There is nothing I like about entertainment giant Comcast – its offerings rot our social fabric—except the stock, which is great, growing endlessly and profitably. Want to get ahead from sliming the world? Then buy Comcast at twice annual revenue and 16 times my 2017 earnings estimate.
Fisher, who stepped down as CEO three years ago, reportedly has been making crude sexual references for years but his talks are typically deemed confidential, so attendees just cringed and listened. (Even on Wall Street, Fisher’s vulgar comments are unacceptably over-the-top). But his recent female anatomical references and other comments such as referring to charities as “immoral” at a recent conference were too much for Alex Chalekian, CEO of a tiny advisory firm in Pasadena, CA, whose product offerings ironically include high commission annuities, which Fisher has long railed against. Chalekin violated a confidentiality agreement and posted a video to his Twitter account, which found its way to the Washington Post.
Given Fisher’s crudity, I looked for evidence that his firm is a hotbed of activity hostile to women or supportive of executives who are. The best I could find was a reference to the firm’s frat-like atmosphere on Glassdoor and a few complaints about lack of diversity, hardly unique for a Wall Street firm.
By comparison, Morgan Stanley continued to employ a top broker repeatedly accused of violence against his ex-wives and girlfriends until the New York Times reported on the matter. A top female Morgan Stanley broker, who was lured to another firm with a $1 million bonus, has charged that her former Morgan Stanley business partner “openly questioned my choice to have children.”
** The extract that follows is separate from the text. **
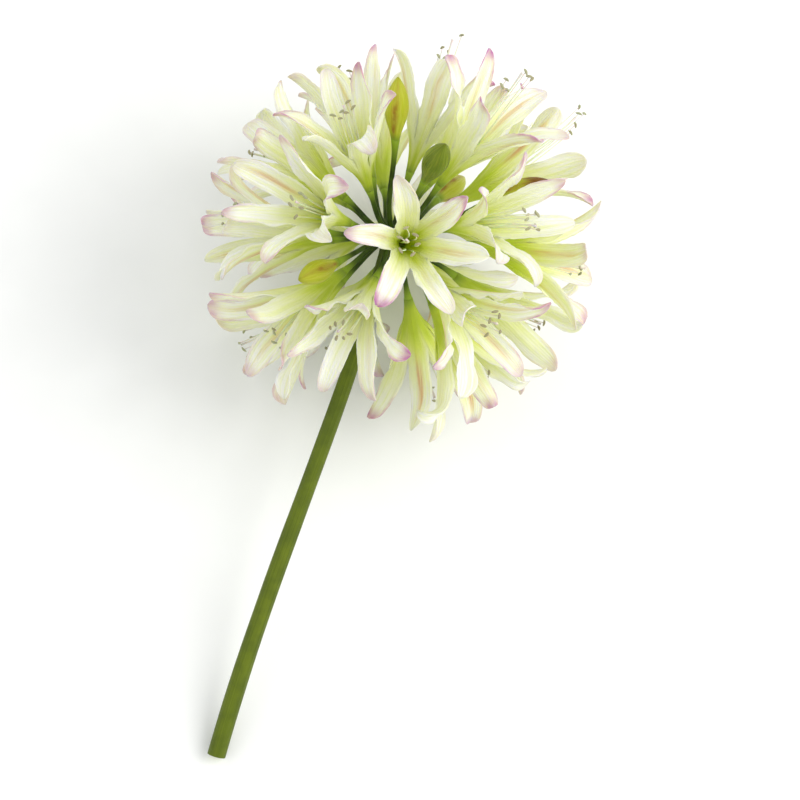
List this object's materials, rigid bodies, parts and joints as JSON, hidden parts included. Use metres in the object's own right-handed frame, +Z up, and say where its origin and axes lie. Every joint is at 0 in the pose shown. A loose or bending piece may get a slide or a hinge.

Fisher Investments offers one of the best benefits packages I’ve come across, though reviews make it clear that if you aren’t an ambitious high achiever you won’t survive. The firm was recently ranked No. 20 among the best places to work Texas, No. 8 in the Portland region, and one of the Top 25 places for recent graduates. Treatment of employees is one of the qualitative metrics of socially responsible investing.
Nevertheless, various pension funds promptly announced they were terminating Fisher Investments as their advisor, led by the Michigan Retirement System. Though no one on its staff experienced or witnessed any inappropriate comments or behavior, the agency said it “has high expectations” of how managers exhibit “integrity and respect.”
Fisher Investments was Michigan’s top performing manager: For trailing 3-years and 5-years the firm generated the highest “excess return” relative to benchmark of any of the state’s equity investment managers. It’s debatable whether Michigan’s pension agency acted in accordance with the values of most state residents, the majority of whom voted for President Trump despite his crude comments about women and their body parts.
As for its concern for “integrity and respect,” the agency recently committed $125 million to the Blackstone Group whose CEO Stephen Schwarzman once compared Obama-era tax hikes on corporations to Hitler invading Poland. Blackstone in 2015 agreed to pay $39 million to settle SEC charges about the firm’s disclosure practices.
Public pension funds, which are running a $4.2 deficit, for years have been imposing social responsibility requirements on its managers, which are crippling investment returns. The California Public Employees’ Retirement System, a leader of this movement, and other public pension agencies are under growing pressure to adhere to their fiduciary requirements and focus solely on their mandates to provide retirement income for public-sector workers.
In blowing out its top performing manager for inappropriate comments, Michigan has undermined the fiduciary argument as a defense against political interference to impose social, gender, or other requirements in its money manager selections. State pension fund agencies typically take months considering hiring and firing investment manager decisions; given the speed Michigan moved to fire Fisher Investments it seems safe to assume the broader implications of the decision weren’t intently considered and debated.
Ken Fisher’s comments were indeed despicable and indefensible. But non-conformity and a willingness to challenge popular thinking and behavior are often the traits of the rare money manager who can beat their benchmarks. If wokeness and likability now trump performance in institutional money management selection, I know of some other money managers who also should be taken out and shot.